THE EXERCISE — Your task is to copy every line of this material exactly.
══════════════════════════════
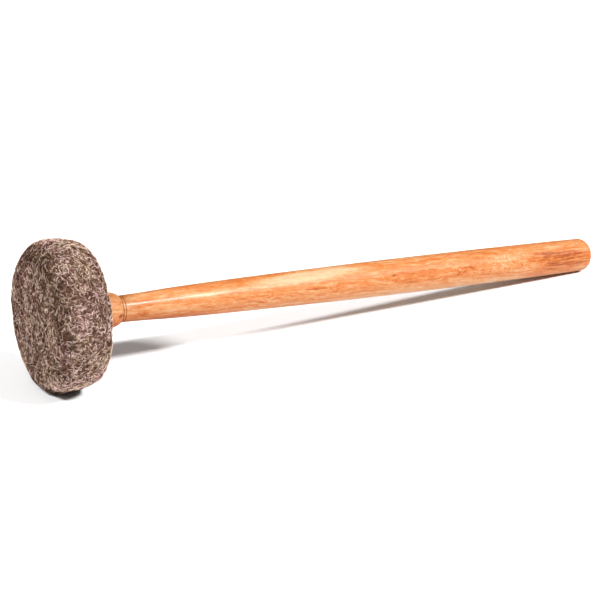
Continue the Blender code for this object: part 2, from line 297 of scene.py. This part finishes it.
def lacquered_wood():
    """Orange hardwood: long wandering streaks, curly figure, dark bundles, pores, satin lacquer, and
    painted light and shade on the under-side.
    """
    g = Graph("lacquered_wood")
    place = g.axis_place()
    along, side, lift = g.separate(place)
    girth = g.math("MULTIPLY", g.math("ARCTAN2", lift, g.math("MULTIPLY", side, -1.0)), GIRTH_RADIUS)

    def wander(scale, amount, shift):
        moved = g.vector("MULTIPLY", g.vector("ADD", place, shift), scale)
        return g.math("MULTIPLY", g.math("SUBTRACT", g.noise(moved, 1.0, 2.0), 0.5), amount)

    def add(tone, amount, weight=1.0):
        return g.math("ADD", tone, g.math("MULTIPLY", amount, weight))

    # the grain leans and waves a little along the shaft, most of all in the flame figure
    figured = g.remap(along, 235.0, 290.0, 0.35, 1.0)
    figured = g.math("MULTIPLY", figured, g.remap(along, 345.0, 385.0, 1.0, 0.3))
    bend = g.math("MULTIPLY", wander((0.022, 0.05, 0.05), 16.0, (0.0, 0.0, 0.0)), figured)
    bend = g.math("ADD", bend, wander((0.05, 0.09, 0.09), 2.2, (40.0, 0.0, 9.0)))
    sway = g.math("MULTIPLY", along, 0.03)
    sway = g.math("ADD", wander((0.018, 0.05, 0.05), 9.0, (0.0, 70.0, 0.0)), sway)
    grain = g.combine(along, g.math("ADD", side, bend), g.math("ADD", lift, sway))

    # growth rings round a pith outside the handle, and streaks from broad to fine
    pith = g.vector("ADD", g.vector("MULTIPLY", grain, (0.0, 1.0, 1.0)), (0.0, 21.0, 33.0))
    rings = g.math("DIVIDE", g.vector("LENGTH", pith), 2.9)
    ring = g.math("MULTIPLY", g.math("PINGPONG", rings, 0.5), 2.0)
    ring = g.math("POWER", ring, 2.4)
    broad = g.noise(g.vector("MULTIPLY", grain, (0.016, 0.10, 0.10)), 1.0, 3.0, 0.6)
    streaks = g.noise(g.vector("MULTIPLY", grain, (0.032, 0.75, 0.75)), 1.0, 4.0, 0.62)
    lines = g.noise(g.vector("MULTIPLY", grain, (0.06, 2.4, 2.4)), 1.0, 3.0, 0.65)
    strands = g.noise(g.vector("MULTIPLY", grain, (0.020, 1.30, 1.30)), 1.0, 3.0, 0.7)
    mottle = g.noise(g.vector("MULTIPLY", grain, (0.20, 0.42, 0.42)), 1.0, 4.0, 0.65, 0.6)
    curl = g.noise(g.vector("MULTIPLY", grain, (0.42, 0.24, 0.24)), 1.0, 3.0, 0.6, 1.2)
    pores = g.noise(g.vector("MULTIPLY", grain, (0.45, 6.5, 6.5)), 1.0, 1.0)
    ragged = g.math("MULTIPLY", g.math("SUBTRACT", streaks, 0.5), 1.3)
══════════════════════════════
EXPECTED ANSWER —
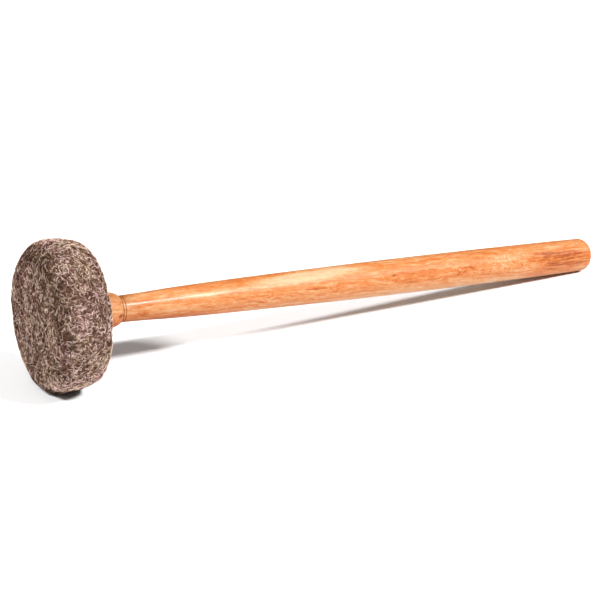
Continue the Blender code for this object: part 2, from line 297 of scene.py. This part finishes it.
def lacquered_wood():
    """Orange hardwood: long wandering streaks, curly figure, dark bundles, pores, satin lacquer, and
    painted light and shade on the under-side.
    """
    g = Graph("lacquered_wood")
    place = g.axis_place()
    along, side, lift = g.separate(place)
    girth = g.math("MULTIPLY", g.math("ARCTAN2", lift, g.math("MULTIPLY", side, -1.0)), GIRTH_RADIUS)

    def wander(scale, amount, shift):
        moved = g.vector("MULTIPLY", g.vector("ADD", place, shift), scale)
        return g.math("MULTIPLY", g.math("SUBTRACT", g.noise(moved, 1.0, 2.0), 0.5), amount)

    def add(tone, amount, weight=1.0):
        return g.math("ADD", tone, g.math("MULTIPLY", amount, weight))

    # the grain leans and waves a little along the shaft, most of all in the flame figure
    figured = g.remap(along, 235.0, 290.0, 0.35, 1.0)
    figured = g.math("MULTIPLY", figured, g.remap(along, 345.0, 385.0, 1.0, 0.3))
    bend = g.math("MULTIPLY", wander((0.022, 0.05, 0.05), 16.0, (0.0, 0.0, 0.0)), figured)
    bend = g.math("ADD", bend, wander((0.05, 0.09, 0.09), 2.2, (40.0, 0.0, 9.0)))
    sway = g.math("MULTIPLY", along, 0.03)
    sway = g.math("ADD", wander((0.018, 0.05, 0.05), 9.0, (0.0, 70.0, 0.0)), sway)
    grain = g.combine(along, g.math("ADD", side, bend), g.math("ADD", lift, sway))

    # growth rings round a pith outside the handle, and streaks from broad to fine
    pith = g.vector("ADD", g.vector("MULTIPLY", grain, (0.0, 1.0, 1.0)), (0.0, 21.0, 33.0))
    rings = g.math("DIVIDE", g.vector("LENGTH", pith), 2.9)
    ring = g.math("MULTIPLY", g.math("PINGPONG", rings, 0.5), 2.0)
    ring = g.math("POWER", ring, 2.4)
    broad = g.noise(g.vector("MULTIPLY", grain, (0.016, 0.10, 0.10)), 1.0, 3.0, 0.6)
    streaks = g.noise(g.vector("MULTIPLY", grain, (0.032, 0.75, 0.75)), 1.0, 4.0, 0.62)
    lines = g.noise(g.vector("MULTIPLY", grain, (0.06, 2.4, 2.4)), 1.0, 3.0, 0.65)
    strands = g.noise(g.vector("MULTIPLY", grain, (0.020, 1.30, 1.30)), 1.0, 3.0, 0.7)
    mottle = g.noise(g.vector("MULTIPLY", grain, (0.20, 0.42, 0.42)), 1.0, 4.0, 0.65, 0.6)
    curl = g.noise(g.vector("MULTIPLY", grain, (0.42, 0.24, 0.24)), 1.0, 3.0, 0.6, 1.2)
    pores = g.noise(g.vector("MULTIPLY", grain, (0.45, 6.5, 6.5)), 1.0, 1.0)
    ragged = g.math("MULTIPLY", g.math("SUBTRACT", streaks, 0.5), 1.3)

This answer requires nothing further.